» **Aim of the task**
Select the lines that hold the word "rigid" and copy each one.

» **Data provided**
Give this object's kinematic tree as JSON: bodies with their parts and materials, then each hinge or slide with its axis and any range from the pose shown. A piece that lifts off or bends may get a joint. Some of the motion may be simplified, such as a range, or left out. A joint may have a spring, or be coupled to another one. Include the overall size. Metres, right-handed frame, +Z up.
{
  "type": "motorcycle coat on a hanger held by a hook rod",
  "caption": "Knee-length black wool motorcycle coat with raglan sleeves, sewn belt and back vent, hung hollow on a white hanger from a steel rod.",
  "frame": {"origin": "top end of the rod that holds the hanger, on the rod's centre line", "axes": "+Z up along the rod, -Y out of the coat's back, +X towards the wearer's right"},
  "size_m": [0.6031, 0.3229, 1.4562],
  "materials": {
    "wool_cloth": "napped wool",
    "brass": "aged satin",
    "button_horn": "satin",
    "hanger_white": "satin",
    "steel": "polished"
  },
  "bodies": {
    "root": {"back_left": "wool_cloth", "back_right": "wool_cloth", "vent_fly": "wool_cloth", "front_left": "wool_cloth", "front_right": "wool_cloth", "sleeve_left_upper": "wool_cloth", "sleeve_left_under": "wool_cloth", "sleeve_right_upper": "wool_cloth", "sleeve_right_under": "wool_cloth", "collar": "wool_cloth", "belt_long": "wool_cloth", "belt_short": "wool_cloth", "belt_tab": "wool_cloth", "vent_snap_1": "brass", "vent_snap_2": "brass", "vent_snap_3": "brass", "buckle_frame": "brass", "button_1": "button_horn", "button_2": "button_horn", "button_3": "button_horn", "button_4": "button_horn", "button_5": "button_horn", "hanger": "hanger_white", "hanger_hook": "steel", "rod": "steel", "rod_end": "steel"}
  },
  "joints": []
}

* * *

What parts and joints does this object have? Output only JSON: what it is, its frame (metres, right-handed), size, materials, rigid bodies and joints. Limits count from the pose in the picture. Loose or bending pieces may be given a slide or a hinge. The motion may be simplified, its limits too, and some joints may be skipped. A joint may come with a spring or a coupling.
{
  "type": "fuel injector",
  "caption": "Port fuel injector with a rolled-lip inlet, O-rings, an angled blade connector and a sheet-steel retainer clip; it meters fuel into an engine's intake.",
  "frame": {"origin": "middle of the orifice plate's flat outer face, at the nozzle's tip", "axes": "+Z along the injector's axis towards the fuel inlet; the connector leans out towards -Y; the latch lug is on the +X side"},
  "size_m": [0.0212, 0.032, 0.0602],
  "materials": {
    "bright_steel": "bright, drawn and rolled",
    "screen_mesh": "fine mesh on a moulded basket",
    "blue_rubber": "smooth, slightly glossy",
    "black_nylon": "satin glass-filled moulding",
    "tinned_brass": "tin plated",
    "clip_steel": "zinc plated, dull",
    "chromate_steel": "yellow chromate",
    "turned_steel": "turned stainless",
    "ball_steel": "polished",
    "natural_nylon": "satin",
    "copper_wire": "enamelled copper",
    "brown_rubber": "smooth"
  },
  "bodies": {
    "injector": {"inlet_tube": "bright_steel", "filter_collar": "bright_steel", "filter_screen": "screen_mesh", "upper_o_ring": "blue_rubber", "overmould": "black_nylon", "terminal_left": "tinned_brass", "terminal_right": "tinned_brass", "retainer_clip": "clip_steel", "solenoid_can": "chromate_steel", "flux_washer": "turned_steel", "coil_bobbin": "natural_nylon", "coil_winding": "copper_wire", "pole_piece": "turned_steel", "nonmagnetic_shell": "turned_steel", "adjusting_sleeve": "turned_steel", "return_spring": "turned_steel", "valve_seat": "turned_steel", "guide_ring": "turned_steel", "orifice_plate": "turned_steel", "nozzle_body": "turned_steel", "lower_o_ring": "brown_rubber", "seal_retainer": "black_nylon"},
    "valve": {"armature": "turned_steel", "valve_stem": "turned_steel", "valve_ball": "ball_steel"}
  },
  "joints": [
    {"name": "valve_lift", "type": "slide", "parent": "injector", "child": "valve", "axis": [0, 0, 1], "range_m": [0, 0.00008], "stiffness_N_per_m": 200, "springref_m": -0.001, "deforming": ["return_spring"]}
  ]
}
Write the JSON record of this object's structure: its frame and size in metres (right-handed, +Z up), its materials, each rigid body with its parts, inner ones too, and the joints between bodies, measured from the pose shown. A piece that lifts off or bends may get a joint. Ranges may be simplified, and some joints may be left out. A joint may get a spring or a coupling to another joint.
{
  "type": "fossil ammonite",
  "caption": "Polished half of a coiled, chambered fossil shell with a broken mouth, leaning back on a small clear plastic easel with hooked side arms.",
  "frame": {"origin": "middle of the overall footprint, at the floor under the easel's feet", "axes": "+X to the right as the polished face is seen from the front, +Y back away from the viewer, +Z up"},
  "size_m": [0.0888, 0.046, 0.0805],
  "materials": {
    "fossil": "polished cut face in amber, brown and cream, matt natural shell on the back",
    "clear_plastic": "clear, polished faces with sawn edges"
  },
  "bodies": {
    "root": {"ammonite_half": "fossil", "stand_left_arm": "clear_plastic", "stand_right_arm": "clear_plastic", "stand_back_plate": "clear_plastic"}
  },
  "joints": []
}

* * *

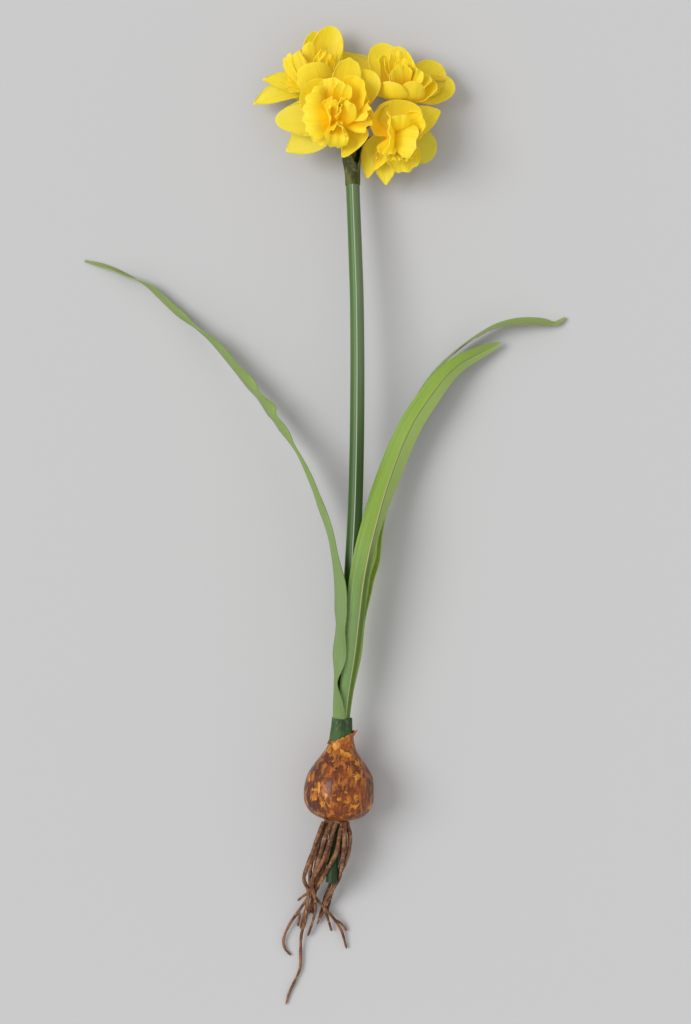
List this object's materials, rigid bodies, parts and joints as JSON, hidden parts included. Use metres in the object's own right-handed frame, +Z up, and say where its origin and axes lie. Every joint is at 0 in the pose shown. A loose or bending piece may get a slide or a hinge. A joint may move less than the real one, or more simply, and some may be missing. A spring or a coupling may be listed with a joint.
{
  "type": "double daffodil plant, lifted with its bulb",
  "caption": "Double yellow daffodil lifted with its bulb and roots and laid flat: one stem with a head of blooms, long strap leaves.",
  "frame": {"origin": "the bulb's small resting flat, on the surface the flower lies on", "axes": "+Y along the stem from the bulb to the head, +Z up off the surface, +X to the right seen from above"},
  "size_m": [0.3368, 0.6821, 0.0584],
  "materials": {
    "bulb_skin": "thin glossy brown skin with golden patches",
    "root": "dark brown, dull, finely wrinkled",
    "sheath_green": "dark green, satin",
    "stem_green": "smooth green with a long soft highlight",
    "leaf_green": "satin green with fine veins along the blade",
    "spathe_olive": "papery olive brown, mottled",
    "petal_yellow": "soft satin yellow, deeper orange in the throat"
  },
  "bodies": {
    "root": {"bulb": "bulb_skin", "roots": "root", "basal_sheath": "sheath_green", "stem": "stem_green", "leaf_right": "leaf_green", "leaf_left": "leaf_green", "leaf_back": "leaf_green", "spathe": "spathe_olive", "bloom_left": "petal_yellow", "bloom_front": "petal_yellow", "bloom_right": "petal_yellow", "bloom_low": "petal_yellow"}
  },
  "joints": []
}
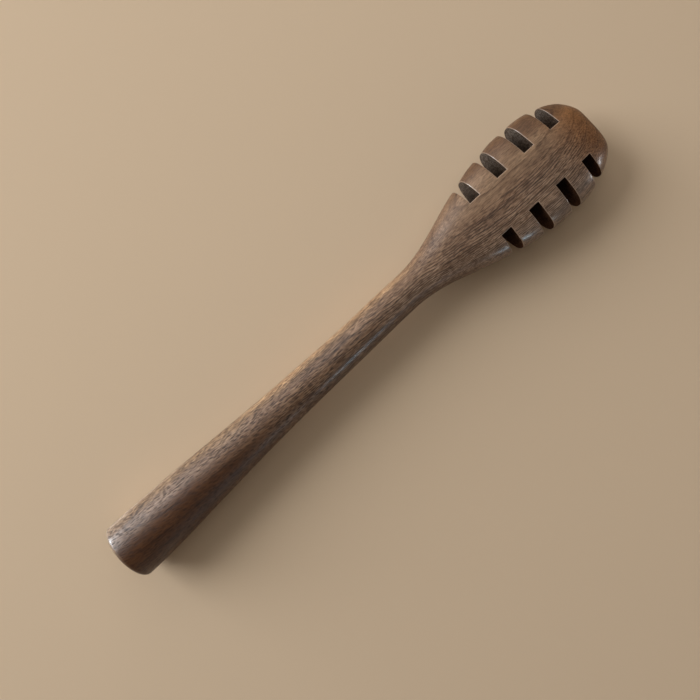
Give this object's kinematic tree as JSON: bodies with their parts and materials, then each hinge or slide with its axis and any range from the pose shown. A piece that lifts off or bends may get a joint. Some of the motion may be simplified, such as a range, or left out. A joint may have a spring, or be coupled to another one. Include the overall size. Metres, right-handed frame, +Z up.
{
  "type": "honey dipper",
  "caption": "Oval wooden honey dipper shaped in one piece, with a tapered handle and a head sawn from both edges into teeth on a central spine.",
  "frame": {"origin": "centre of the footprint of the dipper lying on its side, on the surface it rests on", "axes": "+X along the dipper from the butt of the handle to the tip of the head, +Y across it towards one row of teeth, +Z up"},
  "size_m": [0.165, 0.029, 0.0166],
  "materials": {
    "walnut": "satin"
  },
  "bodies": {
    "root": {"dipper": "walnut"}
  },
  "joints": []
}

» **Complete output**
What parts and joints does this object have? Output only JSON: what it is, its frame (metres, right-handed), size, materials, rigid bodies and joints. Limits count from the pose in the picture. Loose or bending pieces may be given a slide or a hinge. The motion may be simplified, its limits too, and some joints may be skipped. A joint may come with a spring or a coupling.
Write the JSON record of this object's structure: its frame and size in metres (right-handed, +Z up), its materials, each rigid body with its parts, inner ones too, and the joints between bodies, measured from the pose shown. A piece that lifts off or bends may get a joint. Ranges may be simplified, and some joints may be left out. A joint may get a spring or a coupling to another joint.
List this object's materials, rigid bodies, parts and joints as JSON, hidden parts included. Use metres in the object's own right-handed frame, +Z up, and say where its origin and axes lie. Every joint is at 0 in the pose shown. A loose or bending piece may get a slide or a hinge. A joint may move less than the real one, or more simply, and some may be missing. A spring or a coupling may be listed with a joint.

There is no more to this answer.